# PVC Gutter Boards?



## neolitic (Apr 20, 2006)

Anyone have experience with Azek/PVC
gutter boards?
There will be two runs of 58'+, so I wonder 
about expansion, but they will be 1X10, so
Vinyl facia and aluminum coil both have some
problems for me as well.
(Renting a brake being one)
The Azek seems at first blush to be a 
one step process at least.


----------



## BillD (Jun 9, 2008)

I have used Azek and other PVC products on several projects. It expands and contracts tremendously. Make sure you have a solid sub-facia and nail the Azek well. I have seen the joints open up 1/4" or more, but that was where the framer used blocks in between the rafters instead of a seperate sub-facia. Even on the job where we had the full sub-facia we had some minor problems to go back and address. I believe there are some new products out now to use on the joints instead of gluing them to help with expansion. Make sure you check the manufacture date if you get a two part caulk type material, supply houses around me have stopped carrying one product due to its short shelf life.

Good luck


----------



## homework (May 21, 2008)

possibly Certian Teed's Restoration Millwork. I have not used it for fascia yet
but they say you can you need to leave 1/16 at each end for expansion.
I have used it for other exterior trim and it works great


----------



## neolitic (Apr 20, 2006)

homework said:


> possibly Certian Teed's Restoration Millwork. I have not used it for fascia yet
> but they say you can you need to leave 1/16 at each end for expansion.
> I have used it for other exterior trim and it works great


Yes, have used Certainteed and Azek for trim
many times, never long enough to worry
about expansion.
Hard to picture the 1/8" expansion for 
gutter boards on a hip, that's the dilemma.
Both 58' runs will have an inside (valley) corner
at one end, and an outside corner at the other.
Oh, and it's 12"o.c. so solid blocking would
be an extra PITA.


----------



## andy builds (Mar 12, 2008)

Neo, In a run that long I have had it expand up to a 1/4". Look for a product called TrimBonder by Devcon, it's a bonding agent recommended by AZEK, 2 part mixture that works out of a standard caulk gun, works really good just be quick with it!:thumbsup: Also if you are looking to paint the boards Sherwin manufactures a product called vinylsafe which will allow you to paint darker colors without drawing excessive heat which will cause more expansion over time.


----------



## neolitic (Apr 20, 2006)

andy builds said:


> Neo, In a run that long I have had it expand up to a 1/4". Look for a product called TrimBonder by Devcon, it's a bonding agent recommended by AZEK, 2 part mixture that works out of a standard caulk gun, works really good just be quick with it!:thumbsup: Also if you are looking to paint the boards Sherwin manufactures a product called vinylsafe which will allow you to paint darker colors without drawing excessive heat which will cause more expansion over time.
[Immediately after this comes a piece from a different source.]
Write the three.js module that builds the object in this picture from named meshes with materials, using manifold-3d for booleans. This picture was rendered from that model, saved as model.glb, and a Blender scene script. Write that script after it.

I'll look into that one, thanks.
No paint is the whole idea of
the PVC on this one.


----------



## JPC2 (Jul 14, 2008)

Azek is VERY popular in my area. So is Kleer and Koma. I do lots of curved and unusual shapes, and the product is perfect for that. I use stainless, ringshank siding nails with a 7/32" head because of the movement. The adhesive mentioned above sounds great - I use an Azek pvc glue (it looks just like the clear plumbers pvc glue. I always miter overlap the joints (never butt) so small gaps aren't as obvious.

A beach house completely trimmed in Azek looks incredible - for years!:thumbsup:


----------



## andy builds (Mar 12, 2008)

Any luck with your pvc trimboards Neo?? didn't know if you ended up trying that TrimBonder...


----------



## neolitic (Apr 20, 2006)

the HO decided to skip the whole deal.
Just got "a friend" to reroof and keep
all of the existing problems.


----------



## andy builds (Mar 12, 2008)

Gotta LOVE when that happens... say good luck to them and walk away:whistling


----------



## wink (Aug 2, 2006)

would like to throw my two cents in on the trimbonder, real good stuff when it is fresh, we had 7 tubes around for a while, and when we went to use them, they were useless. couldn't get anything to come out of the tube at all, kinda like they dried out. and that will put a slight damper on a profit margin quick.


----------